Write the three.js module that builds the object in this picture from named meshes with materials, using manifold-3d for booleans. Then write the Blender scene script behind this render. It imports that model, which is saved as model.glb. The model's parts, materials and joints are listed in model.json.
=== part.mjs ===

##########

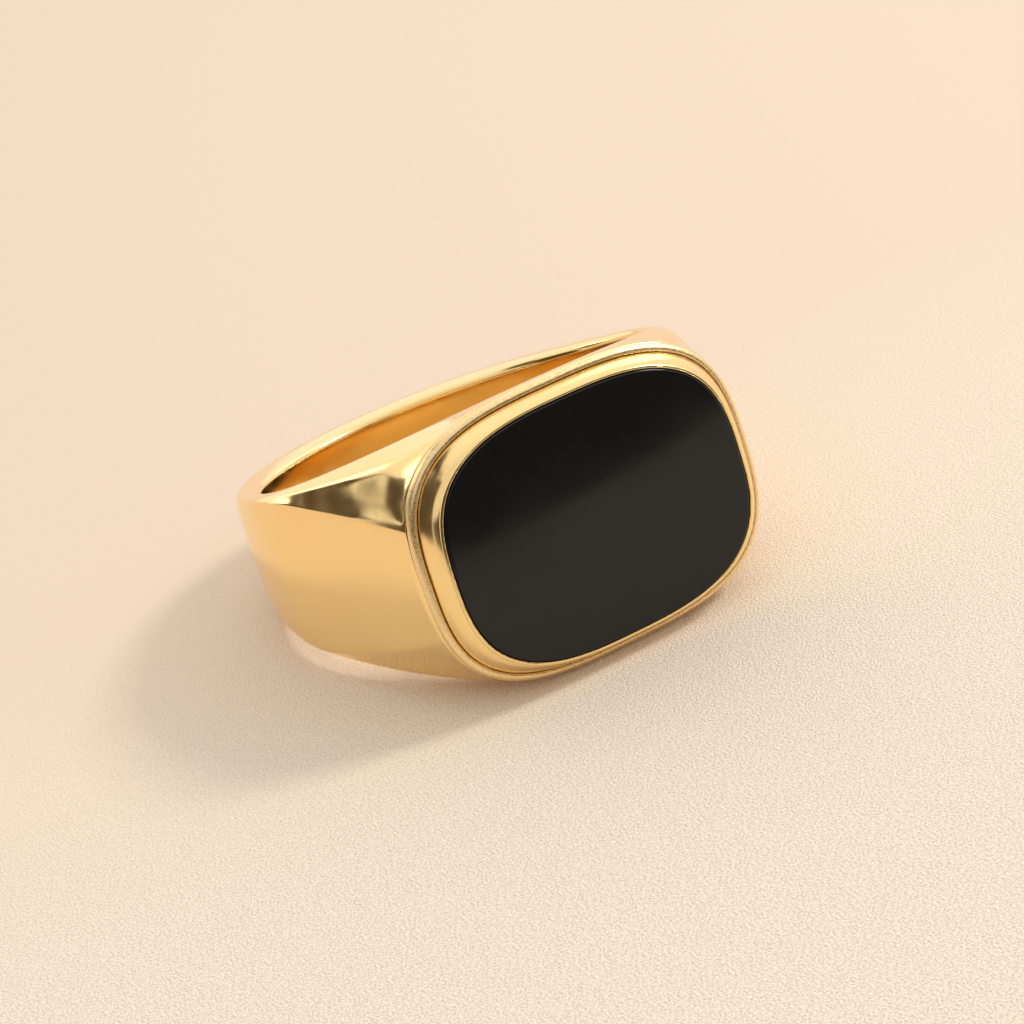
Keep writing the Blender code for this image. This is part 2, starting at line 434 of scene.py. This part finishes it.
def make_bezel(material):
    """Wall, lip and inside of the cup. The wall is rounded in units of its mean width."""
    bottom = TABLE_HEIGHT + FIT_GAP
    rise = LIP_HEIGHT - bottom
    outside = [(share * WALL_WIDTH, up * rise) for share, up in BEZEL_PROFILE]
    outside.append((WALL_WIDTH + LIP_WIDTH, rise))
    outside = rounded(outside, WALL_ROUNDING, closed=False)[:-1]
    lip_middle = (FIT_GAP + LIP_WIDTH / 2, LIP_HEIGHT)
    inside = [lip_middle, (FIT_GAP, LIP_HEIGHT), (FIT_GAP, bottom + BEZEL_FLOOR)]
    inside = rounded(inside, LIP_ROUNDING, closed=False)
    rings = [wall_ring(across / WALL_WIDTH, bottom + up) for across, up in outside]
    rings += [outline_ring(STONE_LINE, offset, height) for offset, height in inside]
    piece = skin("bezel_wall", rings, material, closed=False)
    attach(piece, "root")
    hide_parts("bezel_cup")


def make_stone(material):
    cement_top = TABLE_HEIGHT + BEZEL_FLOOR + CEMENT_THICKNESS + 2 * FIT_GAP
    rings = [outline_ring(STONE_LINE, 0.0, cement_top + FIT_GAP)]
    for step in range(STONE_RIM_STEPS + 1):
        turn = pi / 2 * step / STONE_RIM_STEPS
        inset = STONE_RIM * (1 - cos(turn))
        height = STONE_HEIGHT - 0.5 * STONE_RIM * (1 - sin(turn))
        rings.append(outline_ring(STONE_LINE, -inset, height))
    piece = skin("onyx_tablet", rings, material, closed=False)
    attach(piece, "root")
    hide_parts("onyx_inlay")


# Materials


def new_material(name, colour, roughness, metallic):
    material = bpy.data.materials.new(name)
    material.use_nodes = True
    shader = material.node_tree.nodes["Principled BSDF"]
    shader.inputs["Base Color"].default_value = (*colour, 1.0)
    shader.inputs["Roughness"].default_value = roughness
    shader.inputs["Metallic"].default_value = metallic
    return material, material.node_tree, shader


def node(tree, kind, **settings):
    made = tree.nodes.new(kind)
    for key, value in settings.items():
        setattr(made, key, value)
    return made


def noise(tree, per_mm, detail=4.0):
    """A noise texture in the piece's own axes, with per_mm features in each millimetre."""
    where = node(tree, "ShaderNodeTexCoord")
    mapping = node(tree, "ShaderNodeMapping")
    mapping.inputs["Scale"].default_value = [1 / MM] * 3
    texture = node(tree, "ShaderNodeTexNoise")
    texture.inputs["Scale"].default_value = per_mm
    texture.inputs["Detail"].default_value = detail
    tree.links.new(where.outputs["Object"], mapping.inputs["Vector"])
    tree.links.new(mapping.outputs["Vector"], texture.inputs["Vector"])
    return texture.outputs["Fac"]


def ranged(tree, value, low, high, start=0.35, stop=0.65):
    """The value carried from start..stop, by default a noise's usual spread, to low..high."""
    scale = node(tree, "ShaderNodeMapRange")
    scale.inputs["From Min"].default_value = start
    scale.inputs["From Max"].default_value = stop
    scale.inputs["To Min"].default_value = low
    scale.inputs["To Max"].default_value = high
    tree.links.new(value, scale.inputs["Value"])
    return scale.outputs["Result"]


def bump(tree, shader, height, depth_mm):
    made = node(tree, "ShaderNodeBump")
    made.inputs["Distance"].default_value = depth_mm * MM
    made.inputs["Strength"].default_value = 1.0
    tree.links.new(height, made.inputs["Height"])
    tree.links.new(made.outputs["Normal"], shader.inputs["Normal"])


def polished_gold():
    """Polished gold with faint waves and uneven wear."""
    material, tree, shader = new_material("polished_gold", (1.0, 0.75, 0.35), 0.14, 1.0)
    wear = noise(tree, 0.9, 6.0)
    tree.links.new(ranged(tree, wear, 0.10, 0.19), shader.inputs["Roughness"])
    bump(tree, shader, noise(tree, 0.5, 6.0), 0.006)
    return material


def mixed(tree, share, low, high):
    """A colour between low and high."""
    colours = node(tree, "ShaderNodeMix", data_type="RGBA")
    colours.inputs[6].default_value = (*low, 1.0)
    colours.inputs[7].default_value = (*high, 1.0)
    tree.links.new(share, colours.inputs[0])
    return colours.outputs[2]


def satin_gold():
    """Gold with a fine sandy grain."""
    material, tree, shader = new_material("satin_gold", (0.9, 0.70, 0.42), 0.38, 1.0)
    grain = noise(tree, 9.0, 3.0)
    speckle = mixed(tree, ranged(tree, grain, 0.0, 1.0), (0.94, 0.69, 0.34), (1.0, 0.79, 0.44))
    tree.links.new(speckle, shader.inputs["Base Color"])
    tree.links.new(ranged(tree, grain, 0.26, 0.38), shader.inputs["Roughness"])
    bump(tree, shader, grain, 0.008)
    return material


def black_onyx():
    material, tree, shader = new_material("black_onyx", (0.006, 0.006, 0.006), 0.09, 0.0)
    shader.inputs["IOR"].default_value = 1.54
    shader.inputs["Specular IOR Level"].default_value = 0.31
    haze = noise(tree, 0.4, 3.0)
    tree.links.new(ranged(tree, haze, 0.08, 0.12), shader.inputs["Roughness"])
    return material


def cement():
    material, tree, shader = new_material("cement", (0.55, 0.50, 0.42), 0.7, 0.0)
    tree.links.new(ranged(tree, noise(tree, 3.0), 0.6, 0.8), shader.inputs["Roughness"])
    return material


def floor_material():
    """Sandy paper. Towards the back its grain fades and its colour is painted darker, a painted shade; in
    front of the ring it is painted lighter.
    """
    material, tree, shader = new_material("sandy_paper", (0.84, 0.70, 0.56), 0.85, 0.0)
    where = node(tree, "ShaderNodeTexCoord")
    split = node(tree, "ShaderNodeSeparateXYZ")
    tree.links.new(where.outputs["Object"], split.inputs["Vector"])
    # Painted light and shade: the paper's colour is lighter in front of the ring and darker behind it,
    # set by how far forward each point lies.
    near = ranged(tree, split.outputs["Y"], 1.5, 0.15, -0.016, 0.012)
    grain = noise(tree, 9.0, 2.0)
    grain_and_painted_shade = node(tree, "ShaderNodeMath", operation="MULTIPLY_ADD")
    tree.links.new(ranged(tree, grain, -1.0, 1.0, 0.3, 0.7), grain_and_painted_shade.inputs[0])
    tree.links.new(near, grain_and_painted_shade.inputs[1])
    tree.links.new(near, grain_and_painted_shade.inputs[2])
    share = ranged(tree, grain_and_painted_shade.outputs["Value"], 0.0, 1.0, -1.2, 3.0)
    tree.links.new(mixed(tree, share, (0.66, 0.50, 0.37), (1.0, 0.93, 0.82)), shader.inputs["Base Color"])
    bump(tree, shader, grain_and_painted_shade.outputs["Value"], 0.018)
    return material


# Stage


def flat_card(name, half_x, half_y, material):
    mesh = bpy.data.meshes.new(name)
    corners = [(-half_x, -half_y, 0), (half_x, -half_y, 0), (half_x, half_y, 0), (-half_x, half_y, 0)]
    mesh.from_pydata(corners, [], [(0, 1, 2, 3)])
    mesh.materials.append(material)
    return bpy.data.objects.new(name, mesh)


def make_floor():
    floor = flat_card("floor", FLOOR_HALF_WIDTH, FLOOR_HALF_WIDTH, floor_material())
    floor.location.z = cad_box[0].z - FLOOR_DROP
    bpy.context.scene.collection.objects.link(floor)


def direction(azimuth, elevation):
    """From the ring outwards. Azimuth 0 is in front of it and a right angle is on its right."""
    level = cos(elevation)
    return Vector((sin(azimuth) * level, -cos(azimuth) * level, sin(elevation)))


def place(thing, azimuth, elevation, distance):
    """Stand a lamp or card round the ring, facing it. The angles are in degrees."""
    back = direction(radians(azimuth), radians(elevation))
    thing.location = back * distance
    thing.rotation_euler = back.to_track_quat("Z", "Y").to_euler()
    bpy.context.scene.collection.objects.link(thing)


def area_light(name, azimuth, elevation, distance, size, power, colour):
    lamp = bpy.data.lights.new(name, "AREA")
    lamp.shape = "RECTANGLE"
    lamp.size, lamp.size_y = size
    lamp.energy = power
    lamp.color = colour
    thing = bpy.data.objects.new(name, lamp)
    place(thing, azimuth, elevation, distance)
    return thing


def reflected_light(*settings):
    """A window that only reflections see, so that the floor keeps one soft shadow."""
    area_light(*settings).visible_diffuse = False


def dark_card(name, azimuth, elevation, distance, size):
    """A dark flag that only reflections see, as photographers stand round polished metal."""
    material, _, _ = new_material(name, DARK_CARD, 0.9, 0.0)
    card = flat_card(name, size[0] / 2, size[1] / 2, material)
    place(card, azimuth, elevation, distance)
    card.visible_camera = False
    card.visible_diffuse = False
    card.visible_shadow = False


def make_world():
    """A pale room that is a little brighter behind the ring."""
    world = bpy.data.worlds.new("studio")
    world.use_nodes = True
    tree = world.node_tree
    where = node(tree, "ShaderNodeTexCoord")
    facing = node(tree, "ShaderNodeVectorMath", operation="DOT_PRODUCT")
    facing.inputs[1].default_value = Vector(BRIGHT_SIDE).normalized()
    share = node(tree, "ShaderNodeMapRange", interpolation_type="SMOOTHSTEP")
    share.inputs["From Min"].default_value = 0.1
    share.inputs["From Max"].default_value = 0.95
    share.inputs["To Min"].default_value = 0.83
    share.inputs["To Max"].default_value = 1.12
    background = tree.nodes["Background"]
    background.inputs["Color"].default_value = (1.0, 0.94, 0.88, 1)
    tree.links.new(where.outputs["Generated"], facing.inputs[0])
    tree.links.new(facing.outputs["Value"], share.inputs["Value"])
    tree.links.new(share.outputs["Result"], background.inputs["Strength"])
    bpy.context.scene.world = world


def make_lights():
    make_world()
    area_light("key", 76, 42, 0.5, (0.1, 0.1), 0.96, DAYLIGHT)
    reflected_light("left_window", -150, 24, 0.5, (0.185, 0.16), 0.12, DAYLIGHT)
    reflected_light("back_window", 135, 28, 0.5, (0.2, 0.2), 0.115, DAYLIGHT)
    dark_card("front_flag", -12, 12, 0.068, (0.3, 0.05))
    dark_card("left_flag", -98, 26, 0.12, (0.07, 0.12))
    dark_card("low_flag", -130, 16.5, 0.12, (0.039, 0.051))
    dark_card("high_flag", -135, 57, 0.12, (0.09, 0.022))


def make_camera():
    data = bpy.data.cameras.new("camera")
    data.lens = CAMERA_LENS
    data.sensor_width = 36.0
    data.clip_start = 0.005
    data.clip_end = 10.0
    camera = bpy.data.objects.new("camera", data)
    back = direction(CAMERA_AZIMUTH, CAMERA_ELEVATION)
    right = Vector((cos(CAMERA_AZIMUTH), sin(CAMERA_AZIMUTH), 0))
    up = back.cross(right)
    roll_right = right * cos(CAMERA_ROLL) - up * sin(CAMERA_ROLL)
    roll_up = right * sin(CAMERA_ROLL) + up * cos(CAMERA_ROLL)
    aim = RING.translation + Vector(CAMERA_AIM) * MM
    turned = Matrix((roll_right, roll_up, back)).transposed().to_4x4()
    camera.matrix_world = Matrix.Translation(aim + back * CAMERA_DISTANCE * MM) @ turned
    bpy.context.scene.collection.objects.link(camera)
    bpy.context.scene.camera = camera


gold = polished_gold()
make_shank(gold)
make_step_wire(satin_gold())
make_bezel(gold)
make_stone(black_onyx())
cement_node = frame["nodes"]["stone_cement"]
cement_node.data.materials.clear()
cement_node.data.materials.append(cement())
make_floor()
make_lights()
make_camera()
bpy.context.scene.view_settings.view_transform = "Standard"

##########

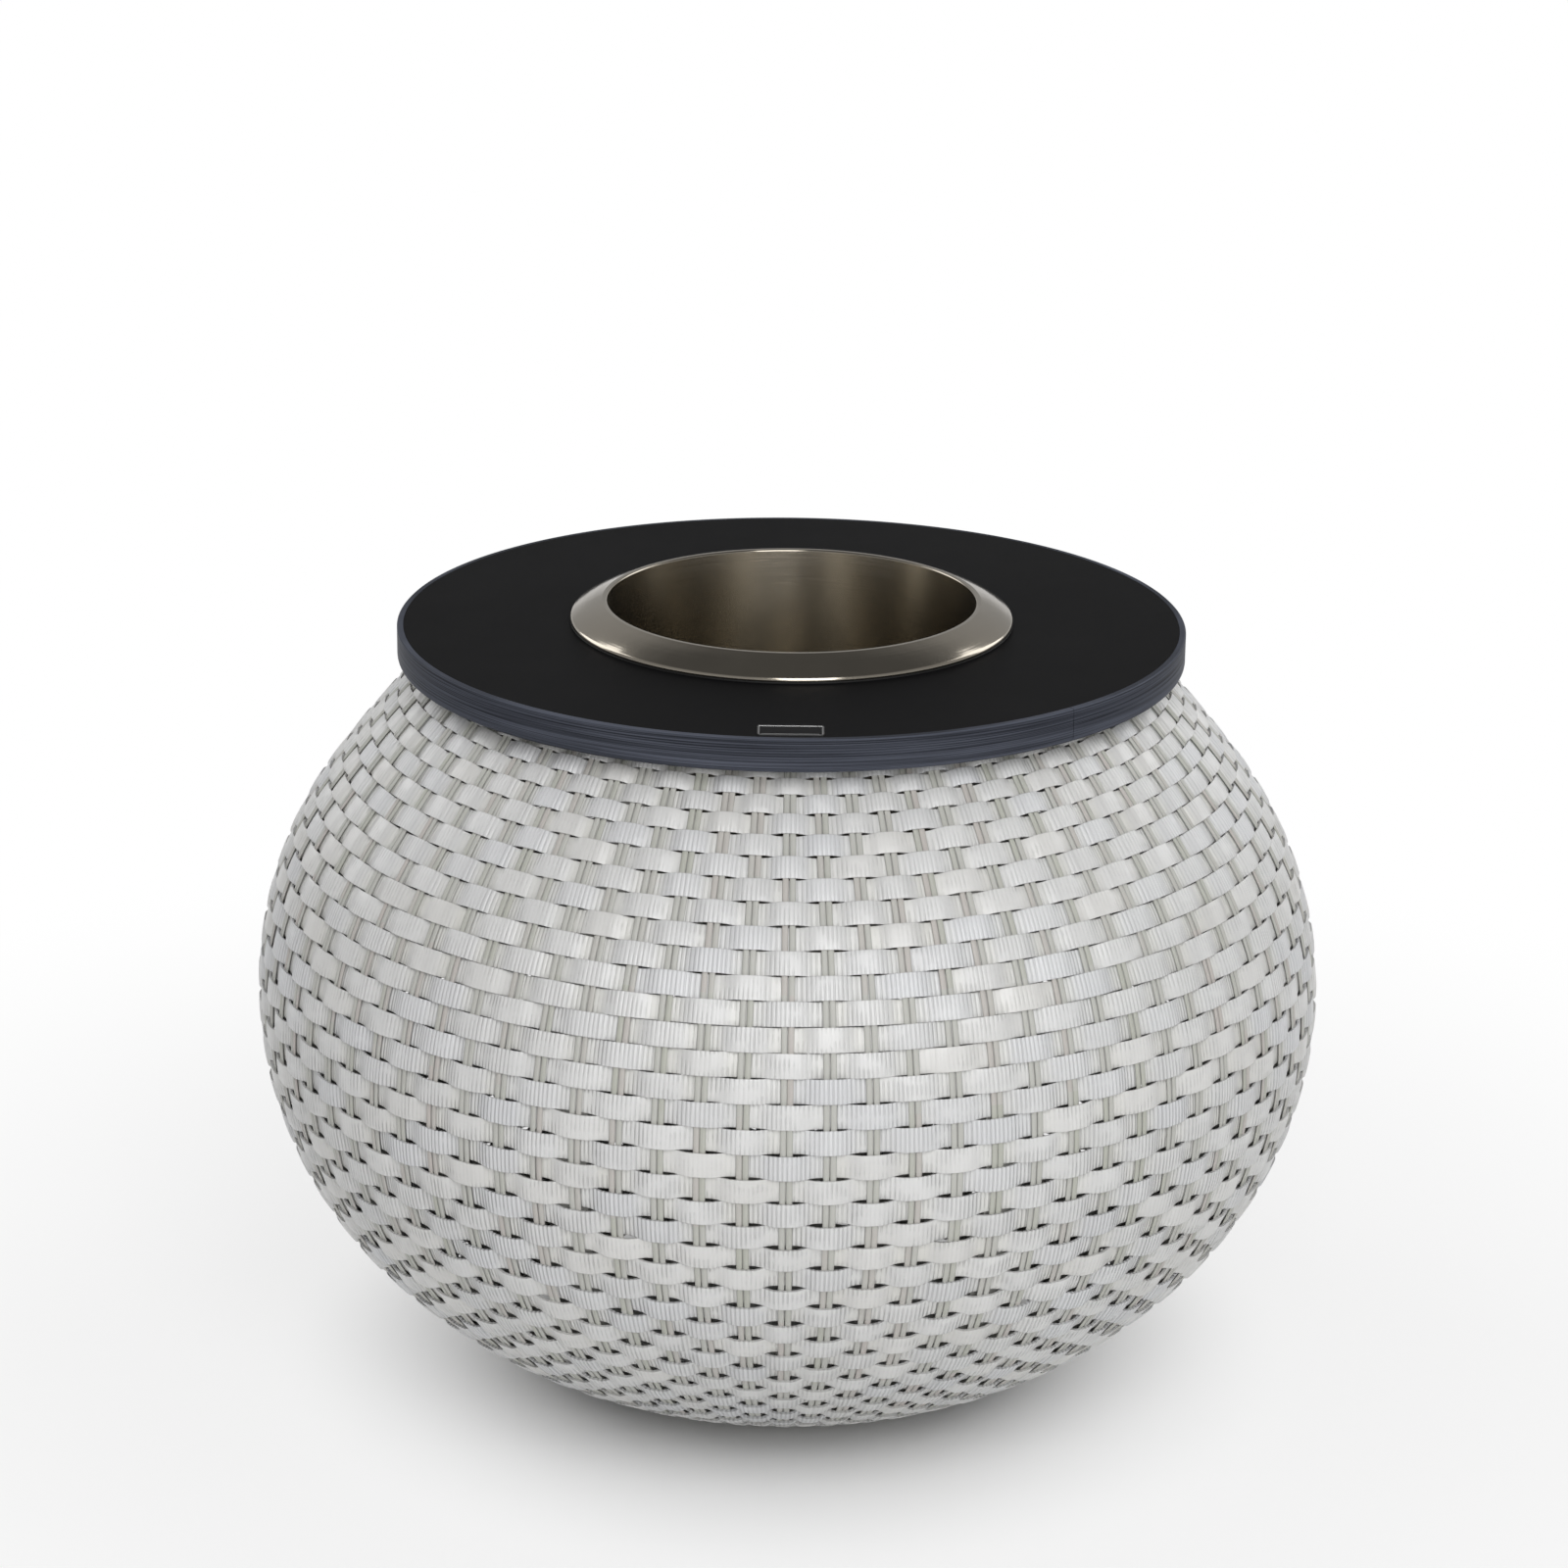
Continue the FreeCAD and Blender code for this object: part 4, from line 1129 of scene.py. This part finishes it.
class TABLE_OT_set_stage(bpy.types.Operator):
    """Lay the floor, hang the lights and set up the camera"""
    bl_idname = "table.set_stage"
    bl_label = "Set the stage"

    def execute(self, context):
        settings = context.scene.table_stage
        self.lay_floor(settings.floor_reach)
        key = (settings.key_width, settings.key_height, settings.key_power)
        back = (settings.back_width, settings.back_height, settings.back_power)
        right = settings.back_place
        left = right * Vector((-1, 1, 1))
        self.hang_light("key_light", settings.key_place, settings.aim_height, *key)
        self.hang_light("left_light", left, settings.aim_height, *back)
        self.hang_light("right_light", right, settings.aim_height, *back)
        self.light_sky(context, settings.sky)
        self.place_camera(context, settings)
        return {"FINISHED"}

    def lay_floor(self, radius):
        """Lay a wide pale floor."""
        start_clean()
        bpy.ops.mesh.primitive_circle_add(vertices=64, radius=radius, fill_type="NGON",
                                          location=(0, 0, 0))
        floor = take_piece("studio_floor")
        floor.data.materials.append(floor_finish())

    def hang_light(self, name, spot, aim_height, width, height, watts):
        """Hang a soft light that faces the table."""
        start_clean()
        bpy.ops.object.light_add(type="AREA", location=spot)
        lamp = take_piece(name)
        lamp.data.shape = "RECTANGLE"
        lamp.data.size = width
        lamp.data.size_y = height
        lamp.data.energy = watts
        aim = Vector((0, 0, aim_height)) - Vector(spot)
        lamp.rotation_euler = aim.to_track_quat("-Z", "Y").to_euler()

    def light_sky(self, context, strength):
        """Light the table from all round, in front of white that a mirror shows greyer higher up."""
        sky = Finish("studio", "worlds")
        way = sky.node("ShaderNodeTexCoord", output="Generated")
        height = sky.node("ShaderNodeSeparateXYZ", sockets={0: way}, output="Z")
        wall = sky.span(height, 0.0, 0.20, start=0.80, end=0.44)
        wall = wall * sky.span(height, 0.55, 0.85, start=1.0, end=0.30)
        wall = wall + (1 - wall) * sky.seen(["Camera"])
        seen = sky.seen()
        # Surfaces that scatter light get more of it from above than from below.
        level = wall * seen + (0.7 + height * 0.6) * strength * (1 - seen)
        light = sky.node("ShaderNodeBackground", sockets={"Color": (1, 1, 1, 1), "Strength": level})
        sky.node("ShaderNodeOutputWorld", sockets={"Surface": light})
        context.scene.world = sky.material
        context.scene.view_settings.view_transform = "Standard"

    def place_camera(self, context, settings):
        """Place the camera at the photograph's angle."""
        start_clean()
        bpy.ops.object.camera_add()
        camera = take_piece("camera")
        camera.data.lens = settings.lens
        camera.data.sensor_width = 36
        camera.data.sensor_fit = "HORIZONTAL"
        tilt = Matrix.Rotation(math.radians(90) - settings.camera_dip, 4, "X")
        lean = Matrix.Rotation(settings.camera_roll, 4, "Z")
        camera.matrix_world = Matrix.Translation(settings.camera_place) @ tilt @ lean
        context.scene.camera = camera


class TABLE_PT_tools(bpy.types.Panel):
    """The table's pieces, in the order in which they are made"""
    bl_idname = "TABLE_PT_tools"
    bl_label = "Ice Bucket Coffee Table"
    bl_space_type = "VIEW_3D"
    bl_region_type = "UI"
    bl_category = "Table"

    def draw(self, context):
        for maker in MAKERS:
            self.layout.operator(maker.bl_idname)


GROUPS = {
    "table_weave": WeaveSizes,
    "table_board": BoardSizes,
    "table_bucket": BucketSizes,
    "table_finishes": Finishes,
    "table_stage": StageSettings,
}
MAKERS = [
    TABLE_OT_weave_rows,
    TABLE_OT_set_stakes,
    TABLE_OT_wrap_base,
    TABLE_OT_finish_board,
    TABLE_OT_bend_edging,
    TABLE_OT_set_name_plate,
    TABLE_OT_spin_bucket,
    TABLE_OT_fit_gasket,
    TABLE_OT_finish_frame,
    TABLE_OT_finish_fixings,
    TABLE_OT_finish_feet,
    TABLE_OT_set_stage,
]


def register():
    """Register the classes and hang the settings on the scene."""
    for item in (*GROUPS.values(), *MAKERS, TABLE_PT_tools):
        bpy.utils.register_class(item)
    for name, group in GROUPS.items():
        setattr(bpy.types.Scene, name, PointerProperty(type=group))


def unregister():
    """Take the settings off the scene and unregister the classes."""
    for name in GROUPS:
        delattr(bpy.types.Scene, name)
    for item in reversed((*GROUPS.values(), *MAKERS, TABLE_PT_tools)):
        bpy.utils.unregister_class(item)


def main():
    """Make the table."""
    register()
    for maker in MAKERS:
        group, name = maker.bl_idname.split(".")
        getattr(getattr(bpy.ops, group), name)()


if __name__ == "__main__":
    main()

##########

* Direction *
Your task is to collect every line above that contains the word "code".

* Finished answer *
Keep writing the Blender code for this image. This is part 2, starting at line 434 of scene.py. This part finishes it.
Continue the FreeCAD and Blender code for this object: part 4, from line 1129 of scene.py. This part finishes it.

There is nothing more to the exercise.